The deep-fried taco is a rarity these days. But Viva Burrito offers them 24/7/365 -- and you don't even have to get out of your car. Order a taco plate at the window, and you get two wholly inauthentic tacos, the corn tortillas fried, wrapped like a fist around lumps of shredded beef that's tender and chewy at the center, crisp and burnt and delicious around the edges. Each taco is greasy, hot, crunchy and stringy all at the same time, cooled by the sides of rice, beans and lettuce that come with every plate.
If something as naturally good as a taco has to get all gussied up, then Troy Guard is the guy you want to do the job. He starts by tearing out the taco's guts, turning it into a wonton, opening it up and stuffing it with white rice and flash-seared ahi tuna and bright chunks of mango -- but he doesn't stop there.
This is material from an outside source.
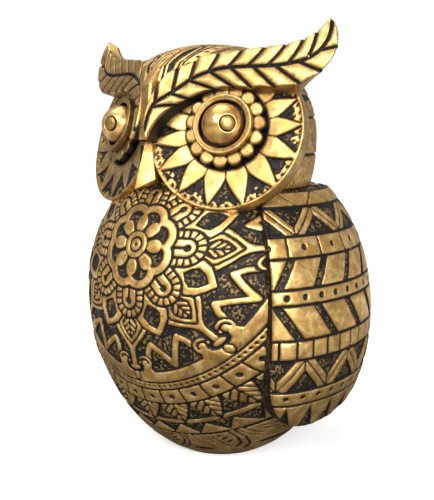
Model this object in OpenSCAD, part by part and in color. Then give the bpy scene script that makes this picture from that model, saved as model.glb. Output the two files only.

No, he warps his inspiration right back to Mexico and mounts four of these little bite-sized masterpieces on a long plate with bright gobs of tomatillo guacamole, then gives them the truly ridiculous name of "#1 ORIGINAL wonton tuna tacos." Sure, they're goofy. Sure, they're derivative and fusioned up the wazoo. But they might also be the best tacos you taste all year.
Big burritos have become big business, the stuff of nationwide chains and wild IPOs. Today you can get your burrito filled with pork from hand-fed pigs and guaranteed-gasless beans, topped with your choice of six exotic salsas and soy sour cream. When a simple burro becomes that complicated, though, it's time to get back to basics. And there's nothing more basic than La Casa de Manual, the second incarnation of a modest Mexican eatery that's been serving Denverites for three generations. Order your wet burrito with beans, order it with beef or order it with both; you'll get a toothsome tortilla folded around refried beans so good that you don't care if you get gas, or tender shredded cow, or both, smothered in a very thin green chile studded with pork. When we say this burrito is the best, we're not kidding: We love it so much that we're willing to forgive Manual's lack of a liquor license.